Con tales rarezas, misterios, contradicciones y síntomas hemos de componer la fisonomía espiritual de un mal que socava el organismo y la vida hasta el desgarramiento y el espasmo.
(…)
La hez de la población, aparentemente inmunizada por la furia de la codicia, entra en las casas abiertas y echa mano a riquezas, aunque sabe que no podrá aprovecharlas. Y en ese momento nace el teatro.
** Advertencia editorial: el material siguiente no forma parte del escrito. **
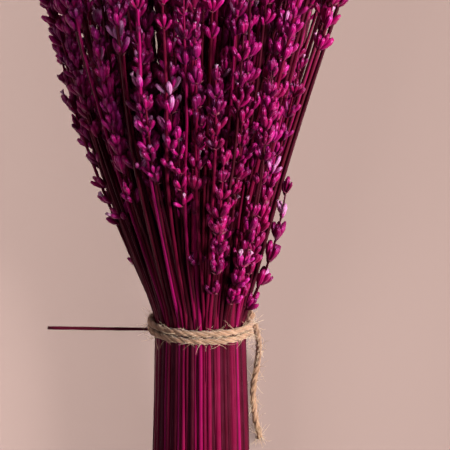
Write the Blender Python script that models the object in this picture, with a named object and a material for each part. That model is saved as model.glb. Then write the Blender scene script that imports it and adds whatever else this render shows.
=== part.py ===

El teatro, es decir la gratuidad inmediata que provoca actos inútiles y sin provecho.
(…)

Página del libro de notas de Artaud
San Agustín, en La ciudad de Dios, lamenta esta similitud entre la acción de la peste que mata sin destruir órganos, y el teatro, que, sin matar, provoca en el espíritu, no ya de un individuo sino de todo un pueblo, las más misteriosas alteraciones.
(…)
El teatro en esencia se asemeja a la peste, no porque sea también contagioso sino porque, como ella, es la revelación, la manifestación, la exteriorización de un fondo de crueldad latente, y por él se localizan en un individuo o en un pueblo todas las posibilidades perversas del espíritu.
Como la peste, el teatro es el tiempo del mal, el triunfo de las fuerzas oscuras, alimentadas hasta la extinción por una fuerza más profunda aún.
Hay en él, como en la peste, una especie de sol extraño, una luz de intensidad anormal, donde parece que lo difícil, y aun lo imposible, se transforman de pronto en nuestro elemento normal. (…) Desata conflictos, libera fuerzas, desencadena posibilidades, y si esas posibilidades y esas fuerzas son oscuras no son la peste o el teatro culpables, sino la vida.
No vemos que la vida, tal como es y tal como la han hecho, ofrezca demasiados motivos de exaltación. Parece como si por medio de la peste se vaciara colectivamente un gigantesco absceso, tanto moral como social; y que, el teatro, como la peste, hubiese sido creado para drenar colectivamente esos abscesos.
Quizá el veneno del teatro, inyectado en el cuerpo social, lo desintegre, como dice san Agustín; pero en todo caso actúa como la peste, un azote vengador, una epidemia redentora donde en tiempos de credulidad se quiso ver la mano de Dios y que es sólo la aplicación de una ley natural: todo gesto se compensa con otro gesto, y toda acción con su reacción.
El teatro, como la peste, es una crisis que se resuelve en la muerte o la curación. (…) Y el problema que ahora se plantea es saber si en este mundo que cae, que se suicida sin saberlo, se encontrará un núcleo de hombres capaces de imponer esta noción superior del teatro, hombres que restaurarán para todos nosotros el equivalente natural y mágico de los dogmas en que ya no creemos.”